On peut y admirer l’expression de l’art pariétal, c’est-à-dire l’ensemble des œuvres d’art réalisé par l’homme sur des parois, dans les grottes, dans les abris, les mêmes expressions artistiques en extérieur sur des rochers, sur les flancs de montagne sont appelées art rupestre. Ces dernières sont rares, car détruites par les conditions météorologiques au contraire de celles protégées à l’intérieur, préservées grâce à une stabilité du climat intérieur et que l’on retrouve dans plus de 400 grottes en Europe occidentale.
Celle de Chauvet nous apporte un témoignage d’une culture humaine disparue à partir de plus de 1 000 représentations, souvent mises en scène, donnant la place centrale aux animaux, sûrement sources de croyances et de mythes autant que de représentations de leur place essentielle pour se nourrir, se vêtir, se protéger. Seuls des mains positives ou négatives et des triangles pubiens incarnent l’homme…
Les dessins sont de trois couleurs, rouge, noir et blanc, montrant une recherche technique évidente.
Le rouge composé d’hématite est un pigment privilégié pour les empreintes des mains et des signes abstraits. Sous forme de poudre, il peut être projeté, soufflé (comme avec un aérographe) ou mélangé à de l’eau. Le trait est simple ou sous forme de tâches, des traces suggèrent l’utilisation d’une brosse de poils.

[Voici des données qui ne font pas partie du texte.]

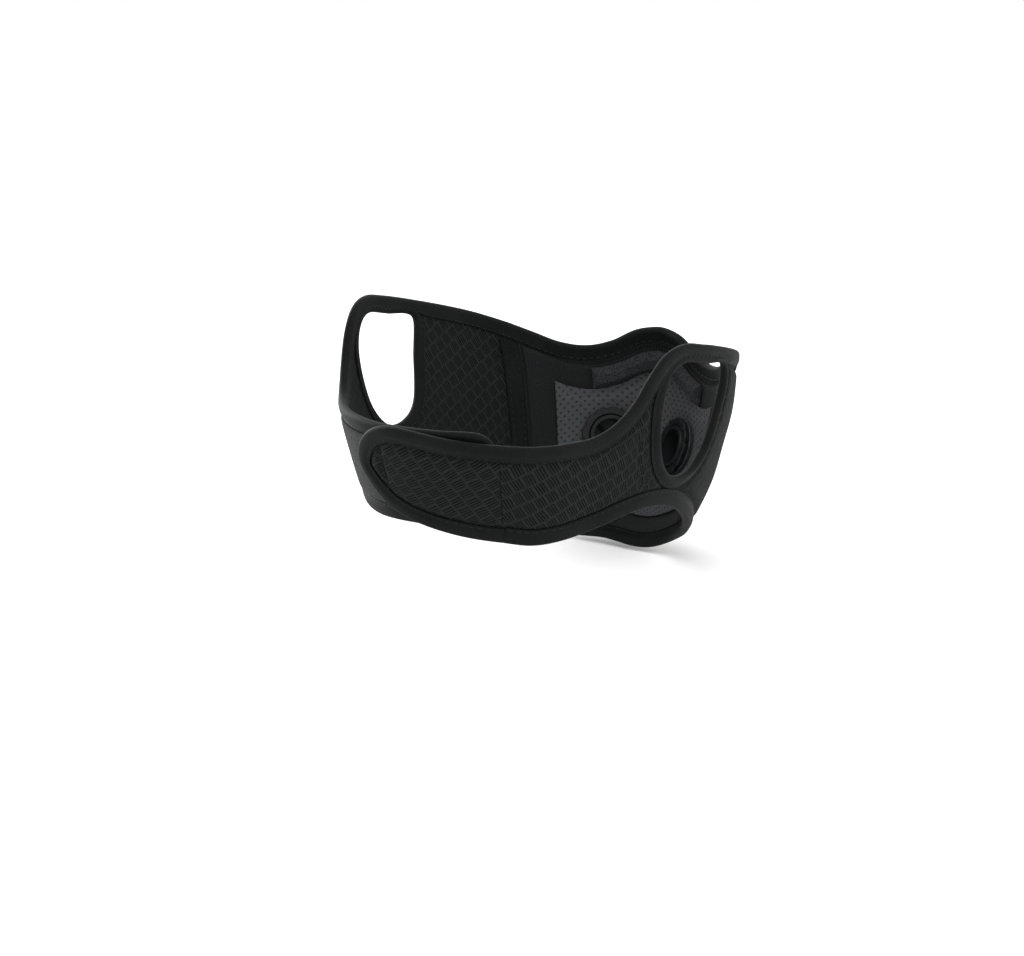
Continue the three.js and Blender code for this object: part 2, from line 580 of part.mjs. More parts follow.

Le noir provient du charbon de bois végétal, après brûlage de pin sylvestre. Il est écrasé du bout des doigts, c’est de l’estompe, et fait contraste avec le blanc obtenu par enlèvement de matière avec les doigts sur l’argile pour retrouver le calcaire. On passe ainsi par des nuances de gris clair au beige.
Tout prouve, la fabrication des couleurs, des outils, des pinceaux, que nos ancêtres ont exploité leur environnement comme support de narration, technique, et pas du tout improvisé ! Toutes les figures réalisées à Chauvet montrent les mêmes conventions stylistiques, il y avait sans doute un nombre réduit d’artistes… qui ne pouvaient exprimer leur art que si ces cavernes profondes et obscures étaient éclairées ! Ce qui était fait à partir de lampes à huile de matières grasses animales creusées dans des galets en cuvette, ou des coupelles en terre cuite, mobiles ou fixes, entassées les unes sur les autres le long des parois ou à partir de torches de bois résineux enflammées. (On trouve déjà la magie du clair-obscur qui met à jour des émotions, des ressentis, recherchée par le Caravage !)
Les raisons qui ont poussé les hommes du paléolithique à pratiquer leur art dans des boyaux difficiles d’accès restent toutes spéculatives : besoin de communiquer avec son groupe, avec d’autres hommes, transmettre leur vision du monde, exprimer leurs mythes, perpétuer une mémoire intelligible, laisser un témoignage…
Avec des moyens techniques limités, l’art pariétal nous livre des chefs-d’œuvre d’un autre temps, montrant l’expression artistique en tant que langage intemporel, universel, de Picasso (qui affirmait face à l’art préhistorique « nous n’avons rien inventé ») à Banksy et au Street art, les artistes s’inclinent devant l’héritage de leurs maîtres lointains et anonymes.